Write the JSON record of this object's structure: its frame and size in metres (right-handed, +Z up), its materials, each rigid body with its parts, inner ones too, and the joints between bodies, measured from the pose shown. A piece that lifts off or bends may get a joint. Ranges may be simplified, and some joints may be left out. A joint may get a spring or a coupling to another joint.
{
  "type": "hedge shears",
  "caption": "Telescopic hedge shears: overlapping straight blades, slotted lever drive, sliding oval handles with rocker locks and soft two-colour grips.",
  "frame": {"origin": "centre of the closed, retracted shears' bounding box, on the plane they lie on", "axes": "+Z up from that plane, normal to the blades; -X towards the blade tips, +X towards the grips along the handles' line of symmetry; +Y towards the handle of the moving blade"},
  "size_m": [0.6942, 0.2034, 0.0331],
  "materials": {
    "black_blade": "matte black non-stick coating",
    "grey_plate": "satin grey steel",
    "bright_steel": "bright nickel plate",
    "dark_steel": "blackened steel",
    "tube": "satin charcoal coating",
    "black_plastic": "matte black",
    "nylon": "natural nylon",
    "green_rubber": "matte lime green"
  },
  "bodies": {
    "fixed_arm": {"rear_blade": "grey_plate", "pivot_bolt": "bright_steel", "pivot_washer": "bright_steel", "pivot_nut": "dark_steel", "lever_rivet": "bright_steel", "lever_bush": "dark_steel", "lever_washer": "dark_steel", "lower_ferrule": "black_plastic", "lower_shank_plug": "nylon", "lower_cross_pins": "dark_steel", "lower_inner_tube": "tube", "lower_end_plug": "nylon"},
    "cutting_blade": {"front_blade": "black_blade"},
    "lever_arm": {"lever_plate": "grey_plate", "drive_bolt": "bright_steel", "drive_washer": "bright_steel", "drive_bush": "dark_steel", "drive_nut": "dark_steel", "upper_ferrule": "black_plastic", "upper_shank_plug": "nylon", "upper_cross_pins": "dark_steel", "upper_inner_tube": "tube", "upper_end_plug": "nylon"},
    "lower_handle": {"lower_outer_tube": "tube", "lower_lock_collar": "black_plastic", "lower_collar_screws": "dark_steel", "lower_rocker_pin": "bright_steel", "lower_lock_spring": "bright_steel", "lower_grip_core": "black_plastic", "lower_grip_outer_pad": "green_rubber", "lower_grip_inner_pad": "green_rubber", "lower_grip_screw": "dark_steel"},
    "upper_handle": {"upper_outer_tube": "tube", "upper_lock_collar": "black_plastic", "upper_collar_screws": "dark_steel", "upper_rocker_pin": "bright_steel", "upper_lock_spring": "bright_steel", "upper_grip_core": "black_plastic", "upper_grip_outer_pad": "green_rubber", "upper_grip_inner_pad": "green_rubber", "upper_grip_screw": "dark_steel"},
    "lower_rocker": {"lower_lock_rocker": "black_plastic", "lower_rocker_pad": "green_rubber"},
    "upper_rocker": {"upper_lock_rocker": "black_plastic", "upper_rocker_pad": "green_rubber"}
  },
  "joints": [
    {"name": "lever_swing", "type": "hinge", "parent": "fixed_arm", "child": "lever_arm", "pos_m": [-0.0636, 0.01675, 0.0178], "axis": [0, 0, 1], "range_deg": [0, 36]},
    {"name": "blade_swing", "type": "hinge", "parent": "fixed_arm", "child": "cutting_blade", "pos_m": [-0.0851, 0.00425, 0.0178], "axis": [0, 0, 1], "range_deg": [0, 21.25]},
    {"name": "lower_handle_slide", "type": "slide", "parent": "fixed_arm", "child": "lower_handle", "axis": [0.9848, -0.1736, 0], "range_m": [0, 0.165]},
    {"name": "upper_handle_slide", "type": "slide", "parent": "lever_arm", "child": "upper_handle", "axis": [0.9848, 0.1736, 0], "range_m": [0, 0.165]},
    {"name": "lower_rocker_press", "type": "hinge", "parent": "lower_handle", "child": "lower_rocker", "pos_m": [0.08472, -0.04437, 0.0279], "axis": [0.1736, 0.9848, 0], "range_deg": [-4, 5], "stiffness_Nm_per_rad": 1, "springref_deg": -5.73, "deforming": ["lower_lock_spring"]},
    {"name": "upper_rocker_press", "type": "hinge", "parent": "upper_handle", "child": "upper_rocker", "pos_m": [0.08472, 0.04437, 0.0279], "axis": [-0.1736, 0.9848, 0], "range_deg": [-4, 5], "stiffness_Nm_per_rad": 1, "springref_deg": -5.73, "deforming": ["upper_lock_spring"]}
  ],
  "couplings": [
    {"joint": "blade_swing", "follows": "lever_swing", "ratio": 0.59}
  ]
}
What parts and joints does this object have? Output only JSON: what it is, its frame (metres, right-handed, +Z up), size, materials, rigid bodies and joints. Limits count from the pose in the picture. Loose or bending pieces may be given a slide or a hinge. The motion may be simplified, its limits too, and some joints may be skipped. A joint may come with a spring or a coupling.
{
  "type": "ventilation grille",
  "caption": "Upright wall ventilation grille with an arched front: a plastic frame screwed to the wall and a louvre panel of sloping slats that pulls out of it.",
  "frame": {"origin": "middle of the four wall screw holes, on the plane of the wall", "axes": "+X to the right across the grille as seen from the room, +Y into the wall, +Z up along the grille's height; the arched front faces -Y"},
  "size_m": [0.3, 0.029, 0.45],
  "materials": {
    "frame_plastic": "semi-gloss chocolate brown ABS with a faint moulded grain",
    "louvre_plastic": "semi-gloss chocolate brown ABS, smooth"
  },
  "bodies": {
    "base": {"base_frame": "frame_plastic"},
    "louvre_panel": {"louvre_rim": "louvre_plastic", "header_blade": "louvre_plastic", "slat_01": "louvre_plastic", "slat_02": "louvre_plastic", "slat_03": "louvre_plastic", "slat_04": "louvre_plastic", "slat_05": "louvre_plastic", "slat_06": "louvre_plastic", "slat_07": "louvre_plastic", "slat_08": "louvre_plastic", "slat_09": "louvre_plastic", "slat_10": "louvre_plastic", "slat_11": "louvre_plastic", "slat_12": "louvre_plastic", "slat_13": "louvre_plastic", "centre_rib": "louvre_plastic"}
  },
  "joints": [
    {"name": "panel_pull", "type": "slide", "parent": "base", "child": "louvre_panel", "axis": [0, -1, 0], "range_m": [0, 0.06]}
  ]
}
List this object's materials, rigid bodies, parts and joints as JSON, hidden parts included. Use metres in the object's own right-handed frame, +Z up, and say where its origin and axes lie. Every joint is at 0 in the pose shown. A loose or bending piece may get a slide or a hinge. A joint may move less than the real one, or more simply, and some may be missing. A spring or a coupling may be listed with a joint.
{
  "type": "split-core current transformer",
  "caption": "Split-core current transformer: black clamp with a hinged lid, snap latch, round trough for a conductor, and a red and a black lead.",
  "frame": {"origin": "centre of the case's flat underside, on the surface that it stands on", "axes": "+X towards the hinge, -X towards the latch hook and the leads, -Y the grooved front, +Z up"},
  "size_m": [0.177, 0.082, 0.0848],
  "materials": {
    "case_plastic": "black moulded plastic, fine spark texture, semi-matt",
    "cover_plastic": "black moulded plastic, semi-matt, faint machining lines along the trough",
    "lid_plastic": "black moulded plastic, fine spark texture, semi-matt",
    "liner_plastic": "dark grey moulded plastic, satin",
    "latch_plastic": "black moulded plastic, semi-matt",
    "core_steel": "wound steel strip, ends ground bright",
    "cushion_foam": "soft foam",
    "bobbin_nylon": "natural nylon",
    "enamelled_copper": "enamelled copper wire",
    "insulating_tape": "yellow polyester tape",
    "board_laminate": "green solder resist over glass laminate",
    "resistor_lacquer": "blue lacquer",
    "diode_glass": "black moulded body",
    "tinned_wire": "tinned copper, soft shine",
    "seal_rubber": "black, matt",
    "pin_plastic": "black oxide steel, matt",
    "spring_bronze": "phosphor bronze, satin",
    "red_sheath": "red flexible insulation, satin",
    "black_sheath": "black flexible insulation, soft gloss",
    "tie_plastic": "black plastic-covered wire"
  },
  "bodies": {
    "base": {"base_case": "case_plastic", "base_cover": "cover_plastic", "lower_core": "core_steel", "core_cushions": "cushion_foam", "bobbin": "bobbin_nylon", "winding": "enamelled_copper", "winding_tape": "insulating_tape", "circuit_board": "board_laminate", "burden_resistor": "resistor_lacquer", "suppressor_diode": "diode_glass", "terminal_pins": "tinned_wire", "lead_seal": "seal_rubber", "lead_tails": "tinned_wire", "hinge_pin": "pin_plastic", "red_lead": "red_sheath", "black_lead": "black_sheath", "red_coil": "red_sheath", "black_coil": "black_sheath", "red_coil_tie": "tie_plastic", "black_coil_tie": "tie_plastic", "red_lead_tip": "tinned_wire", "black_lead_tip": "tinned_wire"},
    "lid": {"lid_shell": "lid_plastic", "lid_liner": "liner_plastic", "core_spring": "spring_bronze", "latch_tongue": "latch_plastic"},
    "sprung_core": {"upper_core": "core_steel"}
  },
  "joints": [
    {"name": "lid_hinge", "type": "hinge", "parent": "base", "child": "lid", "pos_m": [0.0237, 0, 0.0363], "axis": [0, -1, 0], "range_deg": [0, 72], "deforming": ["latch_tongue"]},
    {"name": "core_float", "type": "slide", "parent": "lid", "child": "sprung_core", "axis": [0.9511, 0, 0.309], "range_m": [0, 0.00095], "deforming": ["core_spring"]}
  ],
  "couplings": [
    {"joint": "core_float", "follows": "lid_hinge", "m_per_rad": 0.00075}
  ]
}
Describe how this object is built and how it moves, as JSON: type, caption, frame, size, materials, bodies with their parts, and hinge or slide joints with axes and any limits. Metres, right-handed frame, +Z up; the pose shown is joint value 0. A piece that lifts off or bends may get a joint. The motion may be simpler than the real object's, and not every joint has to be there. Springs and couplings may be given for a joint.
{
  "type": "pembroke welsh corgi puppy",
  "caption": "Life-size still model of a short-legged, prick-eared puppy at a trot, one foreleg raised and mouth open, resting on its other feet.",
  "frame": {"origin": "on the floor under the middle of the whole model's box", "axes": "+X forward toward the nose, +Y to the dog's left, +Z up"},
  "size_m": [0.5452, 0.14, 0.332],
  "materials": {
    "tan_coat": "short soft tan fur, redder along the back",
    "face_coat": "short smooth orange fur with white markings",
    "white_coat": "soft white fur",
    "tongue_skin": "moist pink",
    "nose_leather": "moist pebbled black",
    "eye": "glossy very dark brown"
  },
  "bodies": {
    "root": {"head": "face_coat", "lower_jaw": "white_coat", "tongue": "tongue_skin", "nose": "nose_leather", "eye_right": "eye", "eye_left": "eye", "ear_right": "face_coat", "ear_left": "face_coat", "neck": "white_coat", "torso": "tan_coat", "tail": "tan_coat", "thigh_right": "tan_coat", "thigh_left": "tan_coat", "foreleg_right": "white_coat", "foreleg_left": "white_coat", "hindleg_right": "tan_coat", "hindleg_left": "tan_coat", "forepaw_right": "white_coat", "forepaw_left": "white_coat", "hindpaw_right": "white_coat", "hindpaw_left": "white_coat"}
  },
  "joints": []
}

### REQUIREMENT
From the entries above, copy every line that holds the word "body".

### CORRECT RESPONSE
Write the JSON record of this object's structure: its frame and size in metres (right-handed, +Z up), its materials, each rigid body with its parts, inner ones too, and the joints between bodies, measured from the pose shown. A piece that lifts off or bends may get a joint. Ranges may be simplified, and some joints may be left out. A joint may get a spring or a coupling to another joint.
    "diode_glass": "black moulded body",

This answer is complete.